Oh God! What self-absorbed needy people. That woman who wept the prayer should be shot. How fake. My God! If they had been any more sincere they would have crumbled to dust. And screaming? That doesn’t make something more true. I grew up in an AME church. I know good preaching. THAT was NOT good preaching. That was putting on airs. My God! What egos. That was embarrassing from beginning to end.
These are four representative comments from over 100 lamentations of the state of worship in United Methodist churches — some of them fairly well known. But the story doesn’t stop there. It is easy to take cheap shots and criticize. But read some of the summary comments that we gathered at the final debriefing of the study.
I never knew how much I miss worship. This month made me miss it even more. I would love to find a simple, honest little church where the worship was real.
Being asked to think about what I liked and disliked made me think about what I think worship should be. I don’t like busy. I don’t like loud. I don’t like fake. I don’t like phony. What I would like is peaceful. I would like restful. I would like to be talked to like I have a brain.
You know? There is a very thin line between good worship and bad worship. When leaders get in the way of God, it is always bad. The one church where the lady led us through the prayers and the hymns and told us about the traditions was really cool. I would go back to that church. It meant something to worship in that church.
In three of the churches we went to, if you got rid of the singers and the preacher it would have been a good church. The prayers and the Bible reading and the songs we did together were really good. It was when people up front took over that it all went to hell.
I didn’t like the churches that try so hard to be like everything else in the world. Where it felt different, you know, where it felt holy — I think that’s good. I think that is what worship is. A place to be holy.
I don’t get what ministers think worship is. Is it about them? Is it about the congregation? Is it about learning about God? Is it all basic, simple stuff? Is it supposed to connect us to God? Nobody seems to know what we’re doing or why. The one church where they explained the prayer and the faith affirmation and took time to talk about how the Bible was written helped me understand why I was there. And that was the church where the whole message was about God and what it means to be called. That was the church worth going to.
I’m jealous.
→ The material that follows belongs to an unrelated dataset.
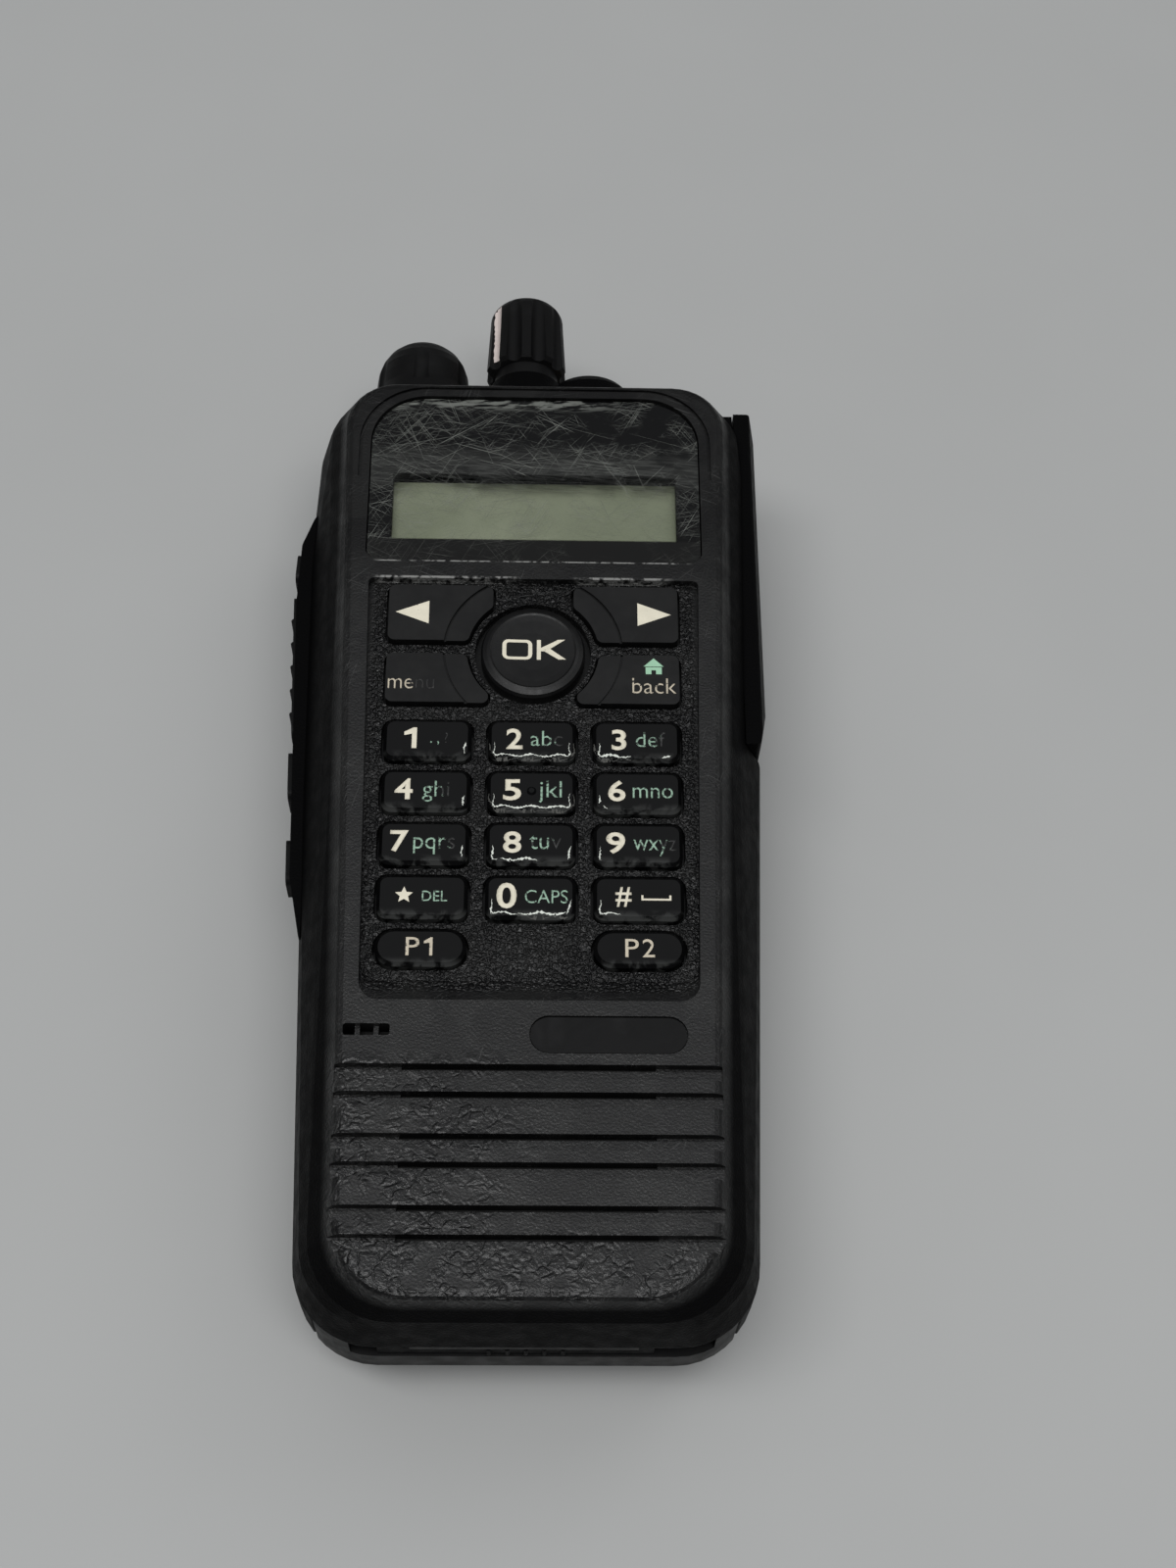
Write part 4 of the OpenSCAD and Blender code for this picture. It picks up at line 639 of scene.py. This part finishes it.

Other people had a good experience and all mine were $#!++^. I so want to find a church where I feel close to God. I grew up in a great church. It was small but it was so good. We did good things for the community and when we gathered on Sunday it was with a sense of real pride and purpose. People felt good about their faith, so they worshipped with joy. Everywhere I went people just looked dead, tired, or bored. I would give anything to find a church full of committed people again.
You know, I remember the bad preachers much more than the good ones. Good preachers are almost invisible. The message is more powerful than the messenger. Preachers that draw all the attention to themselves? Not good preachers.
As I found, reread and reflected on these notes today, it struck me how many young people have good, fond memories of church, or deep desires to find a meaningful, authentic worship experience. I have no idea what value might be found in these quotes, but for me, they offer an invitation to pause once more to think about the difference between worship that connects people to God and worship that misses the mark (…remembering that the definition of “sin” is “to miss the mark”).